A CANBERRA composer scarcely-known here has been named as one of the frontrunners in Australia’s foremost classical music awards this year.
Heather Percy has been nominated for an Art Music Award for her choral composition “Three Night Songs”, performed on June 24 in collaboration with Sydney Chamber Choir and its director, Sam Allchurch.
“Three Night Songs” was written in isolation in NZ, where she was stranded during the pandemic.
Presented annually by APRA AMCOS and the Australian Music Centre, the awards, to be announced on August 15, acknowledge the achievements of composers, performers, educators and leaders in contemporary classical music, jazz, improvisation, sound art and experimental music. Last year the electroacoustic/sound art prize was awarded to Canberra experimental music artist Shoeb Ahmed.
As long-time head of music at Canberra Grammar junior school, it was mostly through working with boys that she became a composer.

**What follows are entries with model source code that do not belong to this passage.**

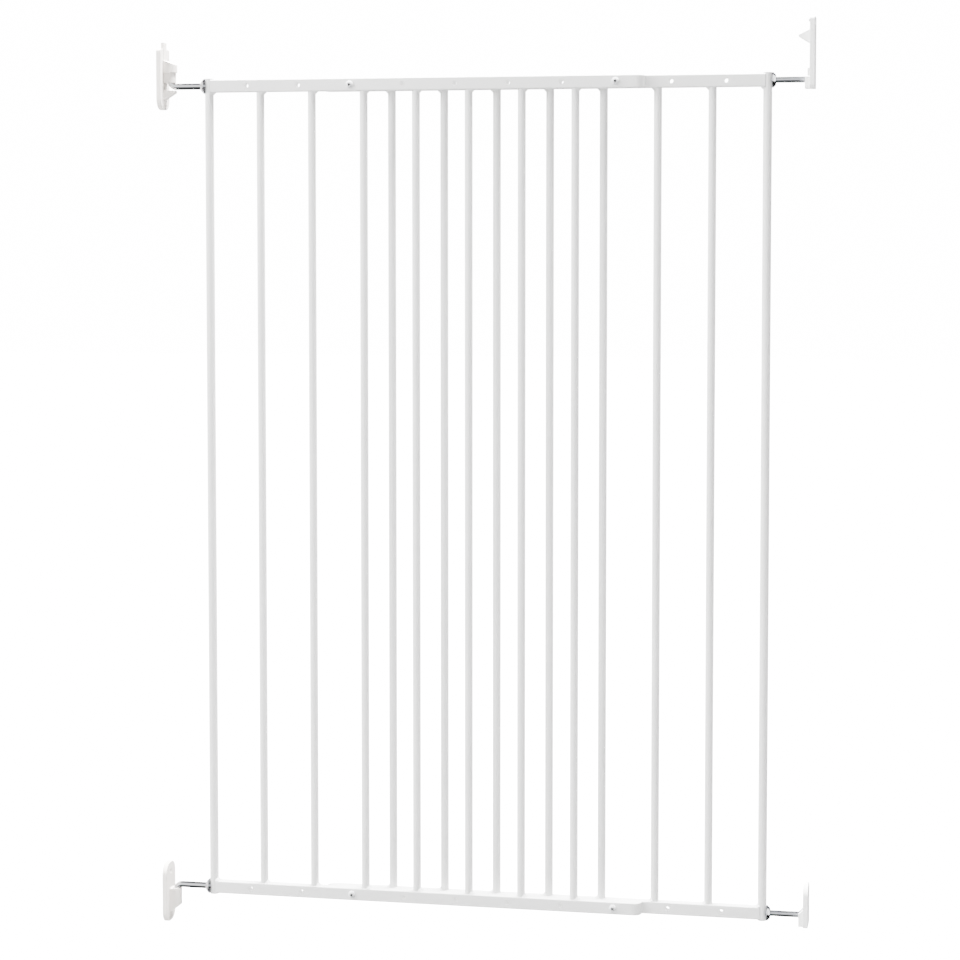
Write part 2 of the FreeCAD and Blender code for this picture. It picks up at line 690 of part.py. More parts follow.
def buildLatchSlide():
    body = newBody("latch_slide", ("right_wall", "back_line", "high_rod"), TURNED)
    face = "plate_thick + free_gap"
    addRunner(body, "nib_low", "tab_top", "tab_top")
    feature(body, "AdditiveBox", (face, "-nib_wide / 2", "nib_low"),
            {"Length": "nib_thick", "Width": "nib_wide", "Height": "nib_top - nib_low"})
    tab = [(face, "tab_low"), ("tab_reach", "tab_peak - tab_edge / 2"),
           ("tab_reach", "tab_peak + tab_edge / 2"), (face, "tab_top")]
    pad(body, drawOutlines(body, "XZ_Plane", tab), "tab_wide")


def buildLowerLatch():
    body = newBody("lower_latch_bracket", ("right_wall", "back_line", "low_rod"), TURNED)
    addWallPlate(body, "cup_top", "cup_bottom", "big_round", "small_round")
    addCradle(body, "cup_bottom", "cup_flare")
    addWallHole(body, "cup_screw", "plate_thick")
    addWallHole(body, "cup_screw_low", "plate_thick")


for build in (buildUpperHinge, buildHingeLock, buildLowerHinge, buildUpperLatch, buildLatchSlide,
              buildLowerLatch):
    build()


# Check and write.
doc.recompute()
for thing in doc.Objects:
    if {"Invalid", "Error"} & set(thing.State):
        raise ValueError(f"{thing.Label} failed: {thing.State}")
for piece in nodes:
    if piece.Shape.isNull() or not piece.Shape.isValid() or not piece.Shape.Solids:
        raise ValueError(f"{piece.Label} has no valid solid")

os.makedirs("parts", exist_ok=True)
for piece in nodes:
    piece.Shape.exportStep(f"parts/{piece.Label}.step")
print(len(nodes), "nodes,", sum(len(piece.Shape.Solids) for piece in nodes), "solids")
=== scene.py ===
import json
import math
import random

import bpy
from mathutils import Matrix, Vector


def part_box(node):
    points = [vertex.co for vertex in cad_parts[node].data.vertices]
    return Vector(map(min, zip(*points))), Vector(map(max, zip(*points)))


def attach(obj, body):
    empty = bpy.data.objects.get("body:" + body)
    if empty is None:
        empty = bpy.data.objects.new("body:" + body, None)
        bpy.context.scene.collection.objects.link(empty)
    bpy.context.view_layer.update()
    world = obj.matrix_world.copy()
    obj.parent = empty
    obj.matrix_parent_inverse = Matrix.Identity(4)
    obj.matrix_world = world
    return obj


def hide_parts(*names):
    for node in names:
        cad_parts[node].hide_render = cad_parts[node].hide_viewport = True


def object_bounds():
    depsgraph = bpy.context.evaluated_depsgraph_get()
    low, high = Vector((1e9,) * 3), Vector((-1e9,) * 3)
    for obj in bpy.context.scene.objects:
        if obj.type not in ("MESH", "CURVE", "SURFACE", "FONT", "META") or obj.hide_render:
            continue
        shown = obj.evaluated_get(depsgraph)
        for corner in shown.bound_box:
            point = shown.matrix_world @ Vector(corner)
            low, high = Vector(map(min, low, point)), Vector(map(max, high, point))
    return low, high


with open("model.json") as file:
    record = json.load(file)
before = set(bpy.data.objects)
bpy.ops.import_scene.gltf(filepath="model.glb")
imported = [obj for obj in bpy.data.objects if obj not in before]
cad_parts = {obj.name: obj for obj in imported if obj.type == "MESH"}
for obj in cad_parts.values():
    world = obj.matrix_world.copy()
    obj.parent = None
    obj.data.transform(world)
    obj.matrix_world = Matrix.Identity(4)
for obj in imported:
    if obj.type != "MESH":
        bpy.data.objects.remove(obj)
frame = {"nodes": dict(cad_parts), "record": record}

cadLow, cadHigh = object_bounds()
nodes = frame["nodes"]
bodyOf = {name: body for body, names in frame["record"]["behaviour"]["bodies"].items() for name in names}
slotOf = {row["node"]: row["material_slot"] for row in frame["record"]["subparts"]}
mm = 0.001
random.seed(7)


# Small helpers for working with one object at a time.
def deselectAll():
    if bpy.context.object and bpy.context.object.mode != "OBJECT":
        bpy.ops.object.mode_set(mode="OBJECT")
    bpy.ops.object.select_all(action="DESELECT")


def choose(piece):
    deselectAll()
    piece.select_set(True)
    bpy.context.view_layer.objects.active = piece
    return piece


def editMode(piece, part="VERT"):
    choose(piece)
    bpy.ops.object.mode_set(mode="EDIT")
    bpy.ops.mesh.select_mode(type=part)
    bpy.ops.mesh.select_all(action="DESELECT")


def objectMode():
    bpy.ops.object.mode_set(mode="OBJECT")


# Selects the faces, edges or vertices that the test says yes to, by place, and goes back to editing.
def selectWhere(piece, part, test):
    objectMode()
    items = {"VERT": piece.data.vertices, "EDGE": piece.data.edges, "FACE": piece.data.polygons}[part]
    for item in items:
        item.select = bool(test(item))
    bpy.ops.object.mode_set(mode="EDIT")


def edgeEnds(piece, edge):
    return [piece.data.vertices[index].co for index in edge.vertices]


def addModifier(piece, kind, **settings):
    choose(piece)
    modifier = piece.modifiers.new(kind.title(), kind)
    for name, value in settings.items():
        setattr(modifier, name, value)
    bpy.ops.object.modifier_apply(modifier=modifier.name)


def smooth(piece, angle=32):
    choose(piece)
    bpy.ops.object.shade_smooth_by_angle(angle=math.radians(angle))


# Keeps broad flat faces flat to the light where their rounded edges are shaded smoothly.
def evenFlats(piece):
    addModifier(piece, "WEIGHTED_NORMAL", mode="FACE_AREA", weight=50, keep_sharp=True)


def facesOut(piece):
    editMode(piece)
    bpy.ops.mesh.select_all(action="SELECT")
    bpy.ops.mesh.remove_doubles(threshold=0.002 * mm)
    bpy.ops.mesh.normals_make_consistent(inside=False)
    objectMode()


def placeInMesh(piece):
    choose(piece)
    bpy.ops.object.transform_apply(location=True, rotation=True, scale=True)


def copyOf(piece, name, shift=(0, 0, 0), turn=None):
    copy = bpy.data.objects.new(name, piece.data.copy())
    bpy.context.scene.collection.objects.link(copy)
    copy.location = shift
    if turn:
        copy.rotation_euler = turn
    placeInMesh(copy)
    return copy


def joinAll(pieces, name):
    deselectAll()
    for piece in pieces:
        piece.select_set(True)
    bpy.context.view_layer.objects.active = pieces[0]
    bpy.ops.object.join()
    pieces[0].name = name
    return pieces[0]


def boolean(piece, tool, operation):
    addModifier(piece, "BOOLEAN", object=tool, operation=operation, solver="EXACT")
    bpy.data.objects.remove(tool)
    facesOut(piece)


# A new piece stands for a CAD node: it takes the node's body, hides the node, and gets the finish it is
# given.
def standFor(piece, material, name):
    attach(piece, bodyOf[name])
    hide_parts(name)
    piece.data.materials.clear()
    piece.data.materials.append(finish[material])
    return piece


# Node groups that several finishes share.
def newGroup(name, inputs, outputs):
    group = bpy.data.node_groups.new(name, "ShaderNodeTree")
    for socket, value in inputs.items():
        made = group.interface.new_socket(name=socket, in_out="INPUT", socket_type="NodeSocketFloat")
        made.default_value = value
    for socket in outputs:
        group.interface.new_socket(name=socket, in_out="OUTPUT", socket_type="NodeSocketFloat")
    entry = group.nodes.new("NodeGroupInput")
    leave = group.nodes.new("NodeGroupOutput")
    return group, entry, leave


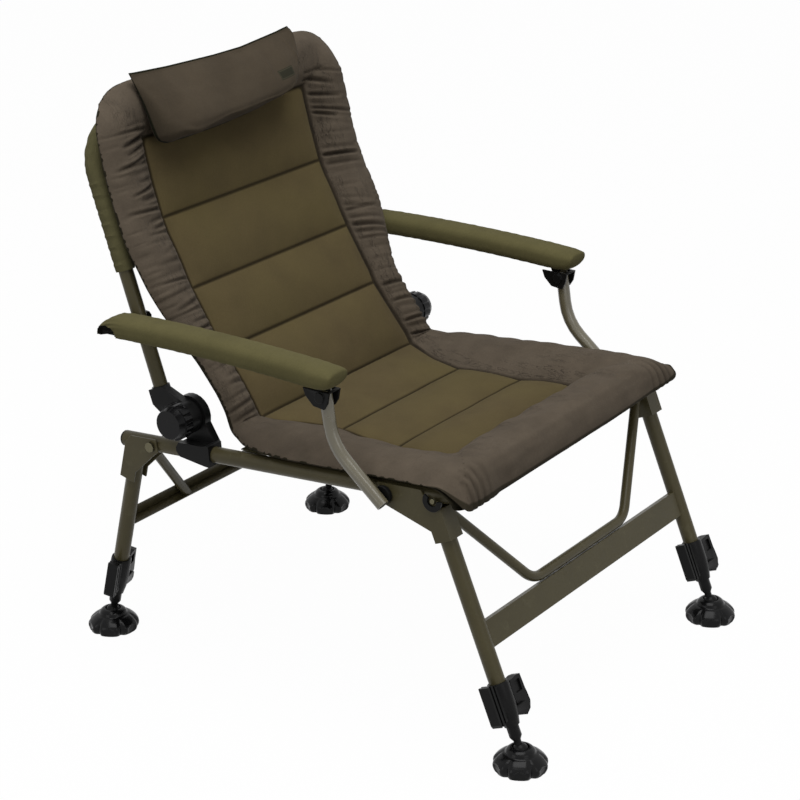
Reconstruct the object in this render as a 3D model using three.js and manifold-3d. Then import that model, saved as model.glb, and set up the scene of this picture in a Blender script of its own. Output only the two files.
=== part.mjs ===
import * as THREE from 'three';
import { mergeVertices } from 'three/addons/utils/BufferGeometryUtils.js';
import Module from 'manifold-3d';

const wasm = await Module();
wasm.setup();

// Angles are in degrees here and lengths in millimetres
const rad = (degrees) => THREE.MathUtils.degToRad(degrees);

// Stance of the chair
const half_track = 255;
const rail_pitch = rad(4.64);
const leg_splay = rad(18.1);
const front_leg_y = -210;
const rear_leg_y = 279;

// Clearances and shared allowances
const seat_gap = 0.3;
const running_gap = 0.4;
const overrun = 4;
const weld_tolerance = 0.0001;

// Seat frame tube
const rail_diameter = 22;
const rail_wall = 1.5;
const rail_rear_y = 302;
const rail_front_y = -234;
const rail_corner_radius = 32;
const cap_length = 4.5;
const cap_plug_length = 14;
const cross_tube_diameter = 14;
const cross_tube_wall = 1.2;
const cross_tube_y = 62;
const cross_tube_drop = 20;
const cross_tube_end_drop = 4;
const cross_tube_inset = 125;
const cross_tube_bend = 60;
const bend_steps = 4;
const small_bend_steps = 3;
const tube_sides = 16;
const bore_sides = 8;
const small_tube_sides = 12;
const small_bore_sides = 8;

// Seat sling
const sling_thickness = 1.6;
const sling_inset = 16;
const sling_edge_height = 7;
const sling_sag = 10;
const sling_rear_y = 112;
const sling_columns = 10;

// Pivot bolts
const bolt_diameter = 8;
const bolt_head_diameter = 15;
const bolt_head_height = 5;
const bolt_sides = 8;

// Legs
const leg_diameter = 22;
const leg_wall = 1.5;
const leg_top_start = 17;
const front_leg_length = 252;
const inner_leg_showing = 94;
const inner_leg_diameter = 16.6;
const inner_leg_overlap = 112;
const neck_diameter = 10;
const ball_diameter = 22;
const ball_height = 25;
const ball_sides = 12;
const ball_rings = 6;
const neck_length = 9;

// Leg brackets
const bracket_plate = 2.5;
const bracket_side_gap = 0.3;
const bracket_web = 2.5;
const bracket_skirt = 58;
const front_pivot_back = 66.4;
const front_pivot_drop = 4;
const rear_pivot_front = 32.2;
const pivot_boss_radius = 13;
const inner_plate_height = 3;
const notch_radius = 16;

// Crossbars and braces
const front_bar_above_collar = 78;
const front_bar_height = 35.5;
const front_bar_depth = 10;
const bar_plate = 2;
const rear_bar_above_collar = 73;
const rear_bar_height = 16;
const rear_bar_depth = 17;
const brace_diameter = 14;
const brace_wall = 1.2;
const brace_run_inset = 138;
const brace_corner_radius = 24;
const brace_top_start = 21;
const strut_top_start = 2;
const strut_foot_inset = 128;

// Leg lock collar
const collar_length = 59;
const collar_radius = 14.5;
const collar_nose_radius = 10.4;
const collar_sides = 12;
const collar_overlap = 15;
const wing_reach = 31;
const wing_rise = 4;
const wing_height = 55;
const wing_thickness = 15;
const wing_rib_depth = 2;
const wing_rib_width = 3;
const lever_pivot_x = 29;
const lever_pivot_drop = 46;
const lever_thickness = 13;
const lever_reach = 41;
const lever_top_drop = 4;
const lever_cam_radius = 11.5;
const ear_thickness = 3.5;
const ear_radius = 7.5;
const lever_pin_diameter = 5;
const rear_left_collar_turn = rad(18);

// Swivel foot
const foot_diameter = 72;
const foot_height = 31;
const foot_lobes = 6;
const foot_sides = 24;
const foot_notch_depth = 4.5;
const foot_notch_share = 0.17;
const foot_notch_height_share = 0.75;
const foot_arch_depth = 3;
const foot_arch_share = 0.25;
const foot_arch_height_share = 0.45;

// Recliner joint, placed from the rail
const recliner_y = 187;
const recliner_z = 48.3;
const recliner_disc_diameter = 56;
const recliner_disc_inset = 16;
const recliner_disc_width = 12;
const recliner_drum_diameter = 47;
const recliner_drum_outset = 16;
const recliner_bolt_diameter = 9;
const knob_diameter = 50;
const knob_outset = 40;
const knob_scallops = 12;
const knob_scallop_radius = 3.6;
const knob_grip_width = 14;
const shoe_front_y = 146;
const shoe_rear_y = 201;
const shoe_wall = 2.6;
const shoe_lip = 2;
const disc_rim = 3.5;
const disc_recess = 2.5;

// Back frame, in the leaning frame of the back
const back_lean = rad(19);
const back_inset = 3;
const back_tube_diameter = 20;
const back_tube_wall = 1.5;
const back_tube_offset = 34.2;
const back_tube_start = 26;
const back_top = 402;
const back_corner_radius = 66;
const socket_start = 25;
const socket_end = 47;
const socket_radius = 12.4;
const socket_plate = 13.2;
const sleeve_start = 209;
const sleeve_half_width = 12.4;
const sleeve_half_depth = 15;
const sleeve_bore_gap = 1;
const sheet_thickness = 1.8;
const back_bend_steps = 5;

// Armrest linkage
const arm_pivot_up = 141;
const arm_half_width = 23;
const arm_half_height = 16;
const arm_side_gap = 1.1;
const arm_rear_reach = 34;
const arm_nose_overhang = 27;
const arm_arch = 7;
const core_diameter = 19;
const core_wall = 1.5;
const core_rear_stub = 5;
const core_front_setback = 42;
const link_tube_diameter = 17.6;
const link_tube_wall = 1.4;
const link_outset = 29.5;
const link_top_reach = 7;
const link_foot_reach = 12;
const link_knee_back = 10;
const link_knee_drop = 66;
const link_knee_radius = 75;
const clevis_length = 54;
const clevis_depth = 24;
const clevis_wall = 3.4;
const clevis_slot_gap = 0.6;
const clevis_roof = 1.6;
const spacer_radius = 13;
const washer_radius = 9;

// Mattress, quilted in channels
const seat_pad_front = -266;
const seat_pad_rear = 124;
const mitre_lean = rad(32.6);
const seam_level_max = 27;
const pad_edge_height = 24;
const pad_border_base = 11.5;
const pad_border_top = 37;
const front_lip_depth = 19.5;
const front_lip_drop = 8;
const seat_pad_outset = 16;
const seat_seam_inset = 104;
const seat_crown = 13;
const back_pad_top = 448;
const back_pad_join = 157;
const back_pad_outset = 10;
const back_seam_inset = 78;
const back_border_crown = 21;
const back_crown = 14;
const back_pad_depth = 5;
const lumbar_depth = 11;
const pad_join_gap = 0.6;
const seam_limit_share = 0.86;
const pillow_inset = 77;
const pillow_bottom_inset = 103;
const pillow_shift = -11;
const pillow_bottom = 352;
const pillow_top = 457;
const pillow_depth = 46;
const pillow_rear = -15.6;
const pillow_top_sag = 9;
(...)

Her first composition was for U3A Canberra and her first major instrumental work was composed for former ANU flautist Virginia Taylor, recorded in 2019 with Daniel de Borah on piano and broadcast on ABC Classic FM.
As well, on the request of the Young Music Society’s Stephen Leek she started a children’s choir for YMS in 2016 and has recently composed a work for cello and guitar, which is being recorded by guitarist Steve Allen and cellist David Pereira.
Having now left teaching, she is determined to increase her musical output – the surprise nomination for an Art Music Award helps.
Hers is a musical family. Husband Jack is a sax player with the Blamey Street Big Band and also chairperson of The Song Company in Sydney, while their son Edward, 11, is a member of the Luminescence Chamber Choir and a budding classical guitarist.
Percy began life as “a diehard music person”, singing in choirs such as the Sydney Conservatorium Chamber Choir studying piano at The Con under Igor Hmelnitsky then, after graduating, moving from being a chorister to holding the baton.
She originally came to Canberra to teach at Grammar, spent a few months getting used to boys and their voices, and found she liked it and, after marrying, settled here.
Heavily influenced by the Carl Orff Approach, which engages children’s minds and bodies through singing, dancing, acting and percussion, she soon felt that it was better to turn the musical classroom into a more creative space for the boys.
“It was like a snowball; my improvisation became better and better, I enjoyed teaching the boys, I enjoyed being engaged,” she says.
She taught and rehearsed choirs, sometimes doing 11-to-12-hour days but all the while gaining confidence as a musician, while winning a swag of awards with her choirs, including the Australasian Open Choral Championship. One choir performed a commemoration service at the Somme.
In 2005, she won a Churchill Fellowship to study elite choral programs at Cambridge and St Paul’s Cathedral, cementing her love of sacred music.
“I still handwrite all my manuscripts, but to a composer, the computer is your friend,” she says, describing the back-and-forth communication throughout lockdown with the ABC and Sam Allchurch, who’d been engaged to record works for her masters of music composition portfolio.
As a teenager, her first experience of listening to Renaissance polyphonic music saw her “mesmerised by the modality and the seamless quality”. But she says she also takes her bearings from modern composers such as Britten, Holst and Paul Stanhope, who became her supervisor for her masters.